▶ _What the task asks_:
Start at the line that has "for slot in" and stop at the line that has "bevel.angle_limit = math.radians(least_angle)". Print those lines and all lines between them exactly, and nothing more.

━━━━━ Dataset excerpt ━━━━━

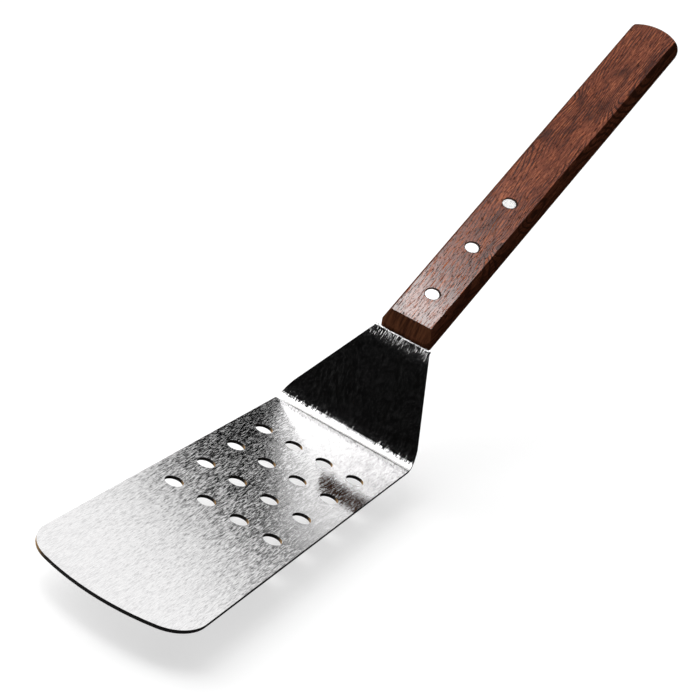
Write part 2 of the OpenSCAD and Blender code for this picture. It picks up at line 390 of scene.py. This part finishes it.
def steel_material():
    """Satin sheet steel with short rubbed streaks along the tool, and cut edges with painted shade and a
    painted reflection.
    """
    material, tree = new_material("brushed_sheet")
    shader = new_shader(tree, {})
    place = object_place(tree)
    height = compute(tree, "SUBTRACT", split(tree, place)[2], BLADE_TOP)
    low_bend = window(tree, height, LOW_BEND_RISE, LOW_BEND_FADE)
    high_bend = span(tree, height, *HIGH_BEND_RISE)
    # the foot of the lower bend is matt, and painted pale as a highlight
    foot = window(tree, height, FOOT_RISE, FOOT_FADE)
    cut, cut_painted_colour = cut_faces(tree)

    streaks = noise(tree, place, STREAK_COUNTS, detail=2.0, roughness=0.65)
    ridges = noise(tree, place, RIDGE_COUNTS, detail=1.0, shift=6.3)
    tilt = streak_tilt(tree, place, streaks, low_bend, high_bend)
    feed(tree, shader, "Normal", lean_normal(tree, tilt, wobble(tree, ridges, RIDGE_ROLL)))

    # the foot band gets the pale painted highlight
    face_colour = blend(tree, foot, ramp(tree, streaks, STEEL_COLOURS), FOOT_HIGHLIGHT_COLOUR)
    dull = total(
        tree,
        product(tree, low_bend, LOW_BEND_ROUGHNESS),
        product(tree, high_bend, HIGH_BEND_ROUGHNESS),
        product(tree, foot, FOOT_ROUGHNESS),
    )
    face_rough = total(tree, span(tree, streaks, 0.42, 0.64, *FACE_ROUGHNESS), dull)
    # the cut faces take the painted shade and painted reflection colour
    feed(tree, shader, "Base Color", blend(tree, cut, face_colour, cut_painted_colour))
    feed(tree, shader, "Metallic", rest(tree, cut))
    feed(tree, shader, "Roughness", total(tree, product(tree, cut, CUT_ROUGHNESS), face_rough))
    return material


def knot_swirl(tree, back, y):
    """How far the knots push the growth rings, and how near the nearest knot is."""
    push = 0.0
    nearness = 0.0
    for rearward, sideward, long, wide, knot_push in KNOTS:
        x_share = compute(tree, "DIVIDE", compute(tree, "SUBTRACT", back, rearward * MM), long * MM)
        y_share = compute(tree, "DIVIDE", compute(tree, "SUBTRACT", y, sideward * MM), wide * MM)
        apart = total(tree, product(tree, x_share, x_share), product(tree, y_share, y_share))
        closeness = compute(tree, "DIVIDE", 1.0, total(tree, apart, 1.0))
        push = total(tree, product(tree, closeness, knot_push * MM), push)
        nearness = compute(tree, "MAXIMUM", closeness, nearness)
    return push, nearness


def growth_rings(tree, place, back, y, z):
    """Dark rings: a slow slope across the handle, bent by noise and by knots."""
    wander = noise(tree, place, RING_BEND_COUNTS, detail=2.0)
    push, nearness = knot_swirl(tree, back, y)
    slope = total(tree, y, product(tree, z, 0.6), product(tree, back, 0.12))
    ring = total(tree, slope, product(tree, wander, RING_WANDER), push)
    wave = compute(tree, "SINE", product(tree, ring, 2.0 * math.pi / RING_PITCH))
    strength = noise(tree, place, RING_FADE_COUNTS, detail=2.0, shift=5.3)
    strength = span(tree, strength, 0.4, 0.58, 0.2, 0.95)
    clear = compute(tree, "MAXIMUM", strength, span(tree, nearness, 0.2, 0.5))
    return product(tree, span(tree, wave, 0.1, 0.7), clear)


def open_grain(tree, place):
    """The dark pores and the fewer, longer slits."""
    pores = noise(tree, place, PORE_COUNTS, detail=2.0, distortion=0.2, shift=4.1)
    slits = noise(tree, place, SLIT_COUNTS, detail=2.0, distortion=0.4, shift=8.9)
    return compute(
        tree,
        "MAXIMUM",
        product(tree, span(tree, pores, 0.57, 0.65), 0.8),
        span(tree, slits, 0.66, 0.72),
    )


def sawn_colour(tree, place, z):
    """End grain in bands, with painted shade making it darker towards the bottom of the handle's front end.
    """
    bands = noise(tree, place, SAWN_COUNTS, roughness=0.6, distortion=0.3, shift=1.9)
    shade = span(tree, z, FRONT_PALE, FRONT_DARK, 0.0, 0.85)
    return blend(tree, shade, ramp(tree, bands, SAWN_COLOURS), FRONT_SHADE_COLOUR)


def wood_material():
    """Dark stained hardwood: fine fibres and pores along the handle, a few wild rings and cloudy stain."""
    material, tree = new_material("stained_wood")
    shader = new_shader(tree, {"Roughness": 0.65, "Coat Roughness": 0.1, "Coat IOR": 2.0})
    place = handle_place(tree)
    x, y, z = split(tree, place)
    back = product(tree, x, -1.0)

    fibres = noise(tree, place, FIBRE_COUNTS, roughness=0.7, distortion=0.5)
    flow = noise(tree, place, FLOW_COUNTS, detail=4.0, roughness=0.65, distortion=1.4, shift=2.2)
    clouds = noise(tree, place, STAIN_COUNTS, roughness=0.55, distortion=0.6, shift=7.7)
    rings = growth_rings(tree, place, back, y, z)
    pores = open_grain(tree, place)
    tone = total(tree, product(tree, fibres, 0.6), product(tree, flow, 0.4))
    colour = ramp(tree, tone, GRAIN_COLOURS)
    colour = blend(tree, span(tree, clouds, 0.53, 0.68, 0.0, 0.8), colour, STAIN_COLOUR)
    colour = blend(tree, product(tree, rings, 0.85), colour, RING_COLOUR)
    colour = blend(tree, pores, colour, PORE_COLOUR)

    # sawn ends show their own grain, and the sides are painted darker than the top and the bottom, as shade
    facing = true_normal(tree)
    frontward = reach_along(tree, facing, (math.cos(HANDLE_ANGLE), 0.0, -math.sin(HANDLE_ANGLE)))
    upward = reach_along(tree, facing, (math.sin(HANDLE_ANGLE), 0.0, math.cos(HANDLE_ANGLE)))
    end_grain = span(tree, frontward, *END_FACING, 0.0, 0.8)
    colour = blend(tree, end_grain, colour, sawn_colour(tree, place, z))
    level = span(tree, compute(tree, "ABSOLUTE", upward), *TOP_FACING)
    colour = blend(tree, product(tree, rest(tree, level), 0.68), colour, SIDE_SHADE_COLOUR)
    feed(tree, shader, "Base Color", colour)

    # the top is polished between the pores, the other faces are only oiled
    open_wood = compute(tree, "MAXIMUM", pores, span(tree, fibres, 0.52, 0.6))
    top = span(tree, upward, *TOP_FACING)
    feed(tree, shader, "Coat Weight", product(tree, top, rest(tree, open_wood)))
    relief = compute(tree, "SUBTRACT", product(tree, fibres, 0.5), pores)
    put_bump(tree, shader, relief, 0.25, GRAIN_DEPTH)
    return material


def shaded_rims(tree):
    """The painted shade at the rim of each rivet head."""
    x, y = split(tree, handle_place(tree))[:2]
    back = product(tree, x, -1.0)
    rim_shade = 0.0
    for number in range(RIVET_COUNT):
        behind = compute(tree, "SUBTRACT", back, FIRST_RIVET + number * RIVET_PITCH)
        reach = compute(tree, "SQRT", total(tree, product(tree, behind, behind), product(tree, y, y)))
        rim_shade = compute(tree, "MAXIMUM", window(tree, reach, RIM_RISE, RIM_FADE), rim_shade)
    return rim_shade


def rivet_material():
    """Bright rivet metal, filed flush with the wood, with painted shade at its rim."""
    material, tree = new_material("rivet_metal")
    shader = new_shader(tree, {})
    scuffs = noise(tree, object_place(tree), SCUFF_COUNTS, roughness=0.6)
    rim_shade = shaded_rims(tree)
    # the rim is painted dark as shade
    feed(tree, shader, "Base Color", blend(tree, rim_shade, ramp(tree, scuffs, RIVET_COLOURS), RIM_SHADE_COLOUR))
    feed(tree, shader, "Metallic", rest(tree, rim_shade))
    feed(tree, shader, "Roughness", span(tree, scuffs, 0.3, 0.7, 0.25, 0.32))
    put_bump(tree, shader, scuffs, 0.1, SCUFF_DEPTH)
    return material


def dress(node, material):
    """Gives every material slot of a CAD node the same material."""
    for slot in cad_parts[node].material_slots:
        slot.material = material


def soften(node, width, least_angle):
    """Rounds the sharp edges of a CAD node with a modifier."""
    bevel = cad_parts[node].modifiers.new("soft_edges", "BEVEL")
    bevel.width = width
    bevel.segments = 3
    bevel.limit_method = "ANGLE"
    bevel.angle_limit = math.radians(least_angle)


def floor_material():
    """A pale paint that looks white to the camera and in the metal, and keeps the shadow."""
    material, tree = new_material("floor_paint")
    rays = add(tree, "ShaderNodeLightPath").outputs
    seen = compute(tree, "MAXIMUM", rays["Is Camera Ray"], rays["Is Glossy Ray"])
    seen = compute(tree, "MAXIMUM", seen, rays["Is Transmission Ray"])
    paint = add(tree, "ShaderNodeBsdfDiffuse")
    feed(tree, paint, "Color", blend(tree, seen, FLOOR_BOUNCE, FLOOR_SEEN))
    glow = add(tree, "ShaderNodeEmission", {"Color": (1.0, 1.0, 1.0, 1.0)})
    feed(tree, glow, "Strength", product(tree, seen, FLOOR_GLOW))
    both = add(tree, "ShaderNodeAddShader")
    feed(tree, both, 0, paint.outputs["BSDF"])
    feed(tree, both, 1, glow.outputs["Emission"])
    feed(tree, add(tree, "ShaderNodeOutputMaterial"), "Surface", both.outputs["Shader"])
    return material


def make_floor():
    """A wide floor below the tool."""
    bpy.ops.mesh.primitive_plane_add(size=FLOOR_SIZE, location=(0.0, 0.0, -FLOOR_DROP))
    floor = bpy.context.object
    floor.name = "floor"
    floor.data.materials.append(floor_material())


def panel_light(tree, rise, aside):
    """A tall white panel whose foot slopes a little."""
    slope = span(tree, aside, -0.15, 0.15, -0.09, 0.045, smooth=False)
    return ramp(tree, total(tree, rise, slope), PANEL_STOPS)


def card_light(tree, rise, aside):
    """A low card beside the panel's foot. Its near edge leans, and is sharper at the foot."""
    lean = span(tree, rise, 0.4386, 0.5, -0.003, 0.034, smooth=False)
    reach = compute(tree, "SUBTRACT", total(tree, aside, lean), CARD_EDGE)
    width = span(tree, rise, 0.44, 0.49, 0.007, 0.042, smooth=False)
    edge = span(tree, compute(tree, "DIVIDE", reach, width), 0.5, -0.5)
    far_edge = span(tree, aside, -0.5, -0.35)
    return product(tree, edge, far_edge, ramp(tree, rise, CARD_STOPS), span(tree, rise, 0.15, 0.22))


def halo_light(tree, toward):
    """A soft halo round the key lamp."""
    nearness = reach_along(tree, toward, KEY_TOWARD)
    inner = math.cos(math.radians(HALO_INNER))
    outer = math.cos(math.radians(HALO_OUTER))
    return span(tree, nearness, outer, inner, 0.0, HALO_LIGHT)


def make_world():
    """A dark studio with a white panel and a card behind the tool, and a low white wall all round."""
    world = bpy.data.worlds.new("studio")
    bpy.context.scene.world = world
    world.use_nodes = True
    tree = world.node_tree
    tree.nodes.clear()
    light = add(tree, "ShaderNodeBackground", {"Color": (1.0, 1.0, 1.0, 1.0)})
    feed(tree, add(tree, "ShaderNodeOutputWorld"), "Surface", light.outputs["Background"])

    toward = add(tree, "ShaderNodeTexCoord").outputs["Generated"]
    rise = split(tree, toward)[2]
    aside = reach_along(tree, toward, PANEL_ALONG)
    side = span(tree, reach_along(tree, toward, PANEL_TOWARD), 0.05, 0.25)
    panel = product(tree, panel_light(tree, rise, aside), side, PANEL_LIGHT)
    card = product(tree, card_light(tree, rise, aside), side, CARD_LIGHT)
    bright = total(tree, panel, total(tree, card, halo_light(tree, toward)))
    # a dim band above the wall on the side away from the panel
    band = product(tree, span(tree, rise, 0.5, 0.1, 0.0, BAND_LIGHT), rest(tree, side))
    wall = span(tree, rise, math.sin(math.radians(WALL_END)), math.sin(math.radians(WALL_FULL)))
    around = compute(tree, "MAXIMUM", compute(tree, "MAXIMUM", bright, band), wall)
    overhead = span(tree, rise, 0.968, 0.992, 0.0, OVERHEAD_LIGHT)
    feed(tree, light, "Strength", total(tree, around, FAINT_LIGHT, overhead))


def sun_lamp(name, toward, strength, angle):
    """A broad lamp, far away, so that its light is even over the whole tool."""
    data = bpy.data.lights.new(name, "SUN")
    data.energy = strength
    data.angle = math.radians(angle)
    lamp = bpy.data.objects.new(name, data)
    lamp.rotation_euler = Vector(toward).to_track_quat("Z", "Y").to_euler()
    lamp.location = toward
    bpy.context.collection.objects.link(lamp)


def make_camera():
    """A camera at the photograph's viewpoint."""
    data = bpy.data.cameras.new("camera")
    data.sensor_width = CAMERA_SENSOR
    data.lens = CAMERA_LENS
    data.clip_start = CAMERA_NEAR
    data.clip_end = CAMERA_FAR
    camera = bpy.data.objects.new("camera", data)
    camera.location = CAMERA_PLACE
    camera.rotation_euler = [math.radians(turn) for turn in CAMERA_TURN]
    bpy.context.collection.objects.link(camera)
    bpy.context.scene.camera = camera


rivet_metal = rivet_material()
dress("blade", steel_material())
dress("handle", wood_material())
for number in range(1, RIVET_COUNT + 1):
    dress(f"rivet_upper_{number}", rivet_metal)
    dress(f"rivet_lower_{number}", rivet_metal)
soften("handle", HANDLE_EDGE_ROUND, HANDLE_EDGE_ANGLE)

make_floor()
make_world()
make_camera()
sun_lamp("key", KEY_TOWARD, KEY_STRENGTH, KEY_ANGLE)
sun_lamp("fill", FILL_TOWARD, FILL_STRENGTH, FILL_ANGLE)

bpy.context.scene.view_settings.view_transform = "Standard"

━━━━━

▶ _Result below_:
    for slot in cad_parts[node].material_slots:
        slot.material = material


def soften(node, width, least_angle):
    """Rounds the sharp edges of a CAD node with a modifier."""
    bevel = cad_parts[node].modifiers.new("soft_edges", "BEVEL")
    bevel.width = width
    bevel.segments = 3
    bevel.limit_method = "ANGLE"
    bevel.angle_limit = math.radians(least_angle)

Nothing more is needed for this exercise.